GIVEN DATA:
===

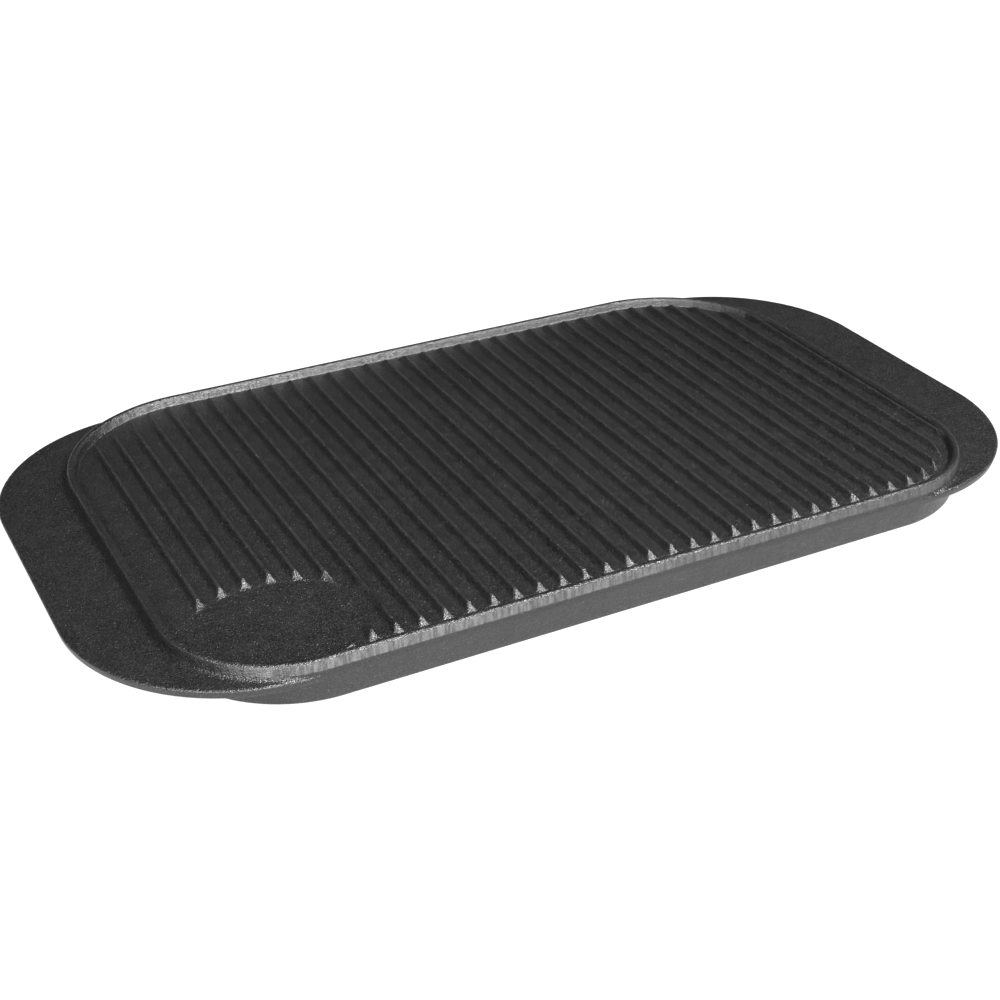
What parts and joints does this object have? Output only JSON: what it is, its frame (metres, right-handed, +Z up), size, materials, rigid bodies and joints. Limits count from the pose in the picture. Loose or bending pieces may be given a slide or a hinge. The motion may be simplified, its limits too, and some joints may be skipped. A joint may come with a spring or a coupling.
{
  "type": "griddle plate",
  "caption": "Oblong cast-iron stove-top griddle plate with a ribbed grilling face in a raised rim, a grease well in one corner and a flat lifting flange at each end.",
  "frame": {"origin": "centre of the plane that the plate rests on, midway along its length and its width", "axes": "+X along the length, from the end with the grease well to the plain end; +Y across, from the grease well's long side to the far long side; +Z up, out of the ribbed face"},
  "size_m": [0.508, 0.272, 0.0235],
  "materials": {
    "cast_iron": "black pre-seasoned sand-cast iron, fine matt grain, slightly glossy on the worn rib tops"
  },
  "bodies": {
    "root": {"griddle_plate": "cast_iron"}
  },
  "joints": []
}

===

STATED PROBLEM: Calculate how many lines of the material include the string "frame", and state that number by itself.

REPLY TO THE EXERCISE: 2